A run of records
+ + + + + + +

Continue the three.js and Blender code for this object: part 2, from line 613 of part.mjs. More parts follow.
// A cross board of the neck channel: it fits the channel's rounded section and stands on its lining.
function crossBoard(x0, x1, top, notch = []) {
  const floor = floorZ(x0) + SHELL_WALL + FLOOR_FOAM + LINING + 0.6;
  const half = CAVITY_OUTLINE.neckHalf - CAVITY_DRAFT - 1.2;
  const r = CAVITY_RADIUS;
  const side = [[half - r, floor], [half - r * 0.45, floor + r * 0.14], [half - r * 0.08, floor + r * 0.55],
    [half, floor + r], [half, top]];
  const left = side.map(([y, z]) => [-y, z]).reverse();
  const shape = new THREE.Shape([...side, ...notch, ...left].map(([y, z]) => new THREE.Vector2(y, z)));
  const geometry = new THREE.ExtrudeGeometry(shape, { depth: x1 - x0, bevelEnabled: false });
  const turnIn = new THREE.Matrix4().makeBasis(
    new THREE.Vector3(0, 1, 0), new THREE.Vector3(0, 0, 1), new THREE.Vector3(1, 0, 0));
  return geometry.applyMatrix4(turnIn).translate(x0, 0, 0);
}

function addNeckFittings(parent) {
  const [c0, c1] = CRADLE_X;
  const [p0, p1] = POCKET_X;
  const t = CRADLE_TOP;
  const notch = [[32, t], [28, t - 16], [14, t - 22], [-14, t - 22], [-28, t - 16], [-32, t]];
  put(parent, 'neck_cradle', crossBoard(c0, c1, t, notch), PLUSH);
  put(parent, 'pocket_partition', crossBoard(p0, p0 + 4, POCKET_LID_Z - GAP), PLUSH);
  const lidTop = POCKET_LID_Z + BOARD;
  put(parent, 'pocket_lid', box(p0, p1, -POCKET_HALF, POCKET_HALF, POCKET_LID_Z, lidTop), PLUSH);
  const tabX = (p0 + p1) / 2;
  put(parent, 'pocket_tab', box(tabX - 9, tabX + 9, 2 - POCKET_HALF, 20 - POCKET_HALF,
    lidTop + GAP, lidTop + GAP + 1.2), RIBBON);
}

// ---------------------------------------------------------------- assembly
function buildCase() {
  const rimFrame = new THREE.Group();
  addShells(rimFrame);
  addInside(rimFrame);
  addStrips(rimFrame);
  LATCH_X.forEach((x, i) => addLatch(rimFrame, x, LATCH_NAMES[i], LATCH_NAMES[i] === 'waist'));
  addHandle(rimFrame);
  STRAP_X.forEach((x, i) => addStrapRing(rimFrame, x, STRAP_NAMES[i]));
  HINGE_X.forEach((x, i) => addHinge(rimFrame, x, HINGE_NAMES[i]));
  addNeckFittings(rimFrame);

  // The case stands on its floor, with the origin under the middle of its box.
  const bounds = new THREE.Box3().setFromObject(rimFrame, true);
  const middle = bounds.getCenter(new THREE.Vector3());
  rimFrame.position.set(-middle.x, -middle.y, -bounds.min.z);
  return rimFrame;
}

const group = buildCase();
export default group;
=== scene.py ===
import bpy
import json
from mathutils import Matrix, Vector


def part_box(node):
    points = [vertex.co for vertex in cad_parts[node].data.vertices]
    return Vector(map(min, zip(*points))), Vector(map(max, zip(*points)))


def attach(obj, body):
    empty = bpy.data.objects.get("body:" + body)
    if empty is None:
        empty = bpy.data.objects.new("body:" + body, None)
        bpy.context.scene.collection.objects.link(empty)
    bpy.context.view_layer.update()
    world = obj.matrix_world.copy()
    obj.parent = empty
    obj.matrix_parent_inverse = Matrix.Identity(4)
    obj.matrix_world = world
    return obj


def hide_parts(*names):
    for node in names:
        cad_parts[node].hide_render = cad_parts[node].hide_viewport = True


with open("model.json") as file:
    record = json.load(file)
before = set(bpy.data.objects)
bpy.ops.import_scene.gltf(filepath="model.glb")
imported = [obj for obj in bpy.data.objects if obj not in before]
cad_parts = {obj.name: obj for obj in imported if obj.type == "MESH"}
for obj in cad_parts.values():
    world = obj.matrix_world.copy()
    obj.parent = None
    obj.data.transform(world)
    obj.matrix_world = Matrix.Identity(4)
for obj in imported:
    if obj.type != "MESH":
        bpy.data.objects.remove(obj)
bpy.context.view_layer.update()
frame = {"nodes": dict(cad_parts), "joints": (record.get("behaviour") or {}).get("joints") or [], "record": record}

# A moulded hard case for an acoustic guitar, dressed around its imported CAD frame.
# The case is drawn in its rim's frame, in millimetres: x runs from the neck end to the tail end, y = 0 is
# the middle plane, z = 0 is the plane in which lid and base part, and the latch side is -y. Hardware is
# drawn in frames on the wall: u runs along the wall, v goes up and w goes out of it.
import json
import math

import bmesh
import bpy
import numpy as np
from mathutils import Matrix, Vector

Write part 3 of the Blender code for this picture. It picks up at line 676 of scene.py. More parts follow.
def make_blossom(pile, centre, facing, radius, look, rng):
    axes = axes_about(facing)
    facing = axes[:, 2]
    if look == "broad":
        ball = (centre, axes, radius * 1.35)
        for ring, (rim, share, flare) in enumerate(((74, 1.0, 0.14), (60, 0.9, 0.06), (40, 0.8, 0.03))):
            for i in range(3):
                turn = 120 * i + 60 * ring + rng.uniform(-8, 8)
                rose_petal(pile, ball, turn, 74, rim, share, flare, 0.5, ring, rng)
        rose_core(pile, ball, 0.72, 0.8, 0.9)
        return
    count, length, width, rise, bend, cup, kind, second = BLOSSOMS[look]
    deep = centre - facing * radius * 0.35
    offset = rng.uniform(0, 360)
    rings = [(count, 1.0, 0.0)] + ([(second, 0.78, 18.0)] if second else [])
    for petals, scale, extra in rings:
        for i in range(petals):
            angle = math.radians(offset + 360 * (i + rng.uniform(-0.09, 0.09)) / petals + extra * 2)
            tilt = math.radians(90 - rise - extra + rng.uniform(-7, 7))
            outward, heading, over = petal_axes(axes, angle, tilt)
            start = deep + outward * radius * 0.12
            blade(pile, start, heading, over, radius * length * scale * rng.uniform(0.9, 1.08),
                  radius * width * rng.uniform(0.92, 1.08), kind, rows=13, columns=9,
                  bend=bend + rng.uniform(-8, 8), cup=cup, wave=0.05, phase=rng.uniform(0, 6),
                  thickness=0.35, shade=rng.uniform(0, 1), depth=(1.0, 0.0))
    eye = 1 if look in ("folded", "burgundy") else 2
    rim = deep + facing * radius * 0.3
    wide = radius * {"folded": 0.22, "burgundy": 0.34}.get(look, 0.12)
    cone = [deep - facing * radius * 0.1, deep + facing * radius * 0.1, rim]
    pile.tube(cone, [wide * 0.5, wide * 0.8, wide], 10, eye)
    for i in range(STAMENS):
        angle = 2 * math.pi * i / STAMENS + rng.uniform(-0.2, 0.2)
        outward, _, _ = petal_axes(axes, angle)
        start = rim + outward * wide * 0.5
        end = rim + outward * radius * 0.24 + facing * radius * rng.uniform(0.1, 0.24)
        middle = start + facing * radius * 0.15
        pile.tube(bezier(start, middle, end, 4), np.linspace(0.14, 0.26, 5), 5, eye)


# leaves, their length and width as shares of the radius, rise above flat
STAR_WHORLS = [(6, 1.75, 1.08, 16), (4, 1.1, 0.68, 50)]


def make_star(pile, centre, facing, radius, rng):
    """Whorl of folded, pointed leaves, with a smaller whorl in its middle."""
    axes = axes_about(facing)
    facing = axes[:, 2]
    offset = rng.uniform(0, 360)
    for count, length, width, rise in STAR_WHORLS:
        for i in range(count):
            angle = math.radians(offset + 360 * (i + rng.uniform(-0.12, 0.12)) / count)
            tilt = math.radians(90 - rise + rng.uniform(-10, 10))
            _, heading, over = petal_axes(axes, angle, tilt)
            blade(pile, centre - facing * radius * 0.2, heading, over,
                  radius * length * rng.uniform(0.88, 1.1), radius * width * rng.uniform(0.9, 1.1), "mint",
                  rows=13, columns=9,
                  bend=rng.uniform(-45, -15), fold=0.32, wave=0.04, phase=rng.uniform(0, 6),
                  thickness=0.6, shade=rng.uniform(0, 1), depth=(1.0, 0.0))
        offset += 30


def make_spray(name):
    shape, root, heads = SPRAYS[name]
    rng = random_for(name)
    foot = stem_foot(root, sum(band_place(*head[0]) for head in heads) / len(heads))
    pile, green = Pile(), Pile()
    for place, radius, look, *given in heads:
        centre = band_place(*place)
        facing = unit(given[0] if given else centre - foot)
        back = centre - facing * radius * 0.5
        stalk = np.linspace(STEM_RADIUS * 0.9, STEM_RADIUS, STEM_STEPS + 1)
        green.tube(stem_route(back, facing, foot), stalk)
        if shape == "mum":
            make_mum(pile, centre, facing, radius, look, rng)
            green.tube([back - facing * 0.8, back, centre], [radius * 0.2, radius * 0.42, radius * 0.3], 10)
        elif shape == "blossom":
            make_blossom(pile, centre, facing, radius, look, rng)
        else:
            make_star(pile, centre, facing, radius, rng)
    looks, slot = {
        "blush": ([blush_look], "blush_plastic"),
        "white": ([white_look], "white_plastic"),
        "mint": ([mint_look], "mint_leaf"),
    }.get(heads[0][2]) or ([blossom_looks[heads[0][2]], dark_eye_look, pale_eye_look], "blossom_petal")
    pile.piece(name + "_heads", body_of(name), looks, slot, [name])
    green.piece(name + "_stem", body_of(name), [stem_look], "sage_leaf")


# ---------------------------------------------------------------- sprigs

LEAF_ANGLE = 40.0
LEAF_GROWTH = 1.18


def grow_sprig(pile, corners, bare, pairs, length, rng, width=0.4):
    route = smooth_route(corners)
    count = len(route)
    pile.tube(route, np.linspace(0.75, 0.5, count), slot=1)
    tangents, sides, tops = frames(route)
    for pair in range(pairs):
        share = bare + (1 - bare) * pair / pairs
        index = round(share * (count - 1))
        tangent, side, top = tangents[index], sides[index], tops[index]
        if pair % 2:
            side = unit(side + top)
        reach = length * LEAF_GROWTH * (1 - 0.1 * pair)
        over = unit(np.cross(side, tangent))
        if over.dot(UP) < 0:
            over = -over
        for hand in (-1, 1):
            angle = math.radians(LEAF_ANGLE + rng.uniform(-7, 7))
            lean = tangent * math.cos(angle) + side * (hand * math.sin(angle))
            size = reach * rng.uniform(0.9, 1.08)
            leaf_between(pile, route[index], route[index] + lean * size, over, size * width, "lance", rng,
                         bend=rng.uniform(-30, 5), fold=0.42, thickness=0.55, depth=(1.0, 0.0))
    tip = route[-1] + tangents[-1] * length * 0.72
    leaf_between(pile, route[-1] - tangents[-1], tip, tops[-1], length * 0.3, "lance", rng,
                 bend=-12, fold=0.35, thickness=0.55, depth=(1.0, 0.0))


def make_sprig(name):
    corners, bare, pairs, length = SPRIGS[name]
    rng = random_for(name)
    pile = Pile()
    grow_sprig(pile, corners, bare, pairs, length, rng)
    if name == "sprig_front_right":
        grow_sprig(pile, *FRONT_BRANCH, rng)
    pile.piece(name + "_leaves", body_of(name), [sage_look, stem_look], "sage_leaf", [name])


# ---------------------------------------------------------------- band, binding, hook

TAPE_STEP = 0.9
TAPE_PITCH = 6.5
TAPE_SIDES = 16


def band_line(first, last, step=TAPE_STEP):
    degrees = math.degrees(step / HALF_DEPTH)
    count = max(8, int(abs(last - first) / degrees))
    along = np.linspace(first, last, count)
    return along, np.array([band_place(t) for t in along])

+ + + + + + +

# Instruction
Transcribe, exactly and exclusively, the run of lines that opens with the line bearing "if empty is" and closes with the line bearing "imported = [obj".

# Written solution
    if empty is None:
        empty = bpy.data.objects.new("body:" + body, None)
        bpy.context.scene.collection.objects.link(empty)
    bpy.context.view_layer.update()
    world = obj.matrix_world.copy()
    obj.parent = empty
    obj.matrix_parent_inverse = Matrix.Identity(4)
    obj.matrix_world = world
    return obj


def hide_parts(*names):
    for node in names:
        cad_parts[node].hide_render = cad_parts[node].hide_viewport = True


with open("model.json") as file:
    record = json.load(file)
before = set(bpy.data.objects)
bpy.ops.import_scene.gltf(filepath="model.glb")
imported = [obj for obj in bpy.data.objects if obj not in before]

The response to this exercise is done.